▶ EXERCISE BRIEF
Only the lines from the start of the entries through the line with "flange_wall = 2.5; // [2:0.5:4]" are wanted; please output them exactly.

[Items from a dataset]
========================================

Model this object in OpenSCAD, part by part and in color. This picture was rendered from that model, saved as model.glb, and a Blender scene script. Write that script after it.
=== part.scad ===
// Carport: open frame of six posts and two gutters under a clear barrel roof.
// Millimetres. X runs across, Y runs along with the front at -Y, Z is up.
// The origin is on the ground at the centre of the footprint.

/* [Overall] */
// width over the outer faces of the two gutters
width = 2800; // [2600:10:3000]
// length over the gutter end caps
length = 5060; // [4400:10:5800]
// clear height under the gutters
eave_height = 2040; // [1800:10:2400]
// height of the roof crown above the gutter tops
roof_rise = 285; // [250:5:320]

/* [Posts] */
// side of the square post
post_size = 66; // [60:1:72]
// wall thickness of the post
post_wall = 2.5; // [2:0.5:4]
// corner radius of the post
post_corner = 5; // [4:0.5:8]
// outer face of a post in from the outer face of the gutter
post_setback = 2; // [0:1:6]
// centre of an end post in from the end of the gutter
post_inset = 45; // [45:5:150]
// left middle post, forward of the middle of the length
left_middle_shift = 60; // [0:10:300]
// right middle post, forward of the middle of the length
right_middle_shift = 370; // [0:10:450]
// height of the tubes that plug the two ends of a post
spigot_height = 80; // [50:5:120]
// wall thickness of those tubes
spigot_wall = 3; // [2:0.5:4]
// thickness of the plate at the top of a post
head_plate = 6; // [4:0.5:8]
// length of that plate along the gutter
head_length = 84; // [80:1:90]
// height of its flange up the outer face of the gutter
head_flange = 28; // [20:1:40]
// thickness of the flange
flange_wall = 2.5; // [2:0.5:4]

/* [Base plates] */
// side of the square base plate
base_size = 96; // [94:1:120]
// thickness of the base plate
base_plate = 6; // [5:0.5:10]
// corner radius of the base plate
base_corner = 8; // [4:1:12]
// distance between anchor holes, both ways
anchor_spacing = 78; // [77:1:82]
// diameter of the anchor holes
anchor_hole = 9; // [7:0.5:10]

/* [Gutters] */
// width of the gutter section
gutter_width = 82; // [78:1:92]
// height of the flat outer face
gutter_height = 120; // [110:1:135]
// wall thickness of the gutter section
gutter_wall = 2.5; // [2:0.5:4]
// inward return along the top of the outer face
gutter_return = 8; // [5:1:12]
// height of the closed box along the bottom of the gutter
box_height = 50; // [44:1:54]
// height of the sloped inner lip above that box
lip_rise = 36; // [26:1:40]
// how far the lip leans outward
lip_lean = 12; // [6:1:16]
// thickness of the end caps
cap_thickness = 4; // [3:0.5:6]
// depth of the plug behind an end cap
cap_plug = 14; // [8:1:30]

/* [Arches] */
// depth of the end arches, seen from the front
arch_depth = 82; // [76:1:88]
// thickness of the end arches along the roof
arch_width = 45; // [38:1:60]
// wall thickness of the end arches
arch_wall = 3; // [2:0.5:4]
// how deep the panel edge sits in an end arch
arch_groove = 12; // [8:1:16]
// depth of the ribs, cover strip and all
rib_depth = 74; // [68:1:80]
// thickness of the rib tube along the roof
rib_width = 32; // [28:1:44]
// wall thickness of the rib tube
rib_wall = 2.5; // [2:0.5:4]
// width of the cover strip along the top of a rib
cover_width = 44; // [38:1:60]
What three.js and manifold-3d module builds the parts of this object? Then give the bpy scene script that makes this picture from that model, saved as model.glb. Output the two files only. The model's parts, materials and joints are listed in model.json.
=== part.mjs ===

========================================

▶ WRITTEN SOLUTION
Model this object in OpenSCAD, part by part and in color. This picture was rendered from that model, saved as model.glb, and a Blender scene script. Write that script after it.
=== part.scad ===
// Carport: open frame of six posts and two gutters under a clear barrel roof.
// Millimetres. X runs across, Y runs along with the front at -Y, Z is up.
// The origin is on the ground at the centre of the footprint.

/* [Overall] */
// width over the outer faces of the two gutters
width = 2800; // [2600:10:3000]
// length over the gutter end caps
length = 5060; // [4400:10:5800]
// clear height under the gutters
eave_height = 2040; // [1800:10:2400]
// height of the roof crown above the gutter tops
roof_rise = 285; // [250:5:320]

/* [Posts] */
// side of the square post
post_size = 66; // [60:1:72]
// wall thickness of the post
post_wall = 2.5; // [2:0.5:4]
// corner radius of the post
post_corner = 5; // [4:0.5:8]
// outer face of a post in from the outer face of the gutter
post_setback = 2; // [0:1:6]
// centre of an end post in from the end of the gutter
post_inset = 45; // [45:5:150]
// left middle post, forward of the middle of the length
left_middle_shift = 60; // [0:10:300]
// right middle post, forward of the middle of the length
right_middle_shift = 370; // [0:10:450]
// height of the tubes that plug the two ends of a post
spigot_height = 80; // [50:5:120]
// wall thickness of those tubes
spigot_wall = 3; // [2:0.5:4]
// thickness of the plate at the top of a post
head_plate = 6; // [4:0.5:8]
// length of that plate along the gutter
head_length = 84; // [80:1:90]
// height of its flange up the outer face of the gutter
head_flange = 28; // [20:1:40]
// thickness of the flange
flange_wall = 2.5; // [2:0.5:4]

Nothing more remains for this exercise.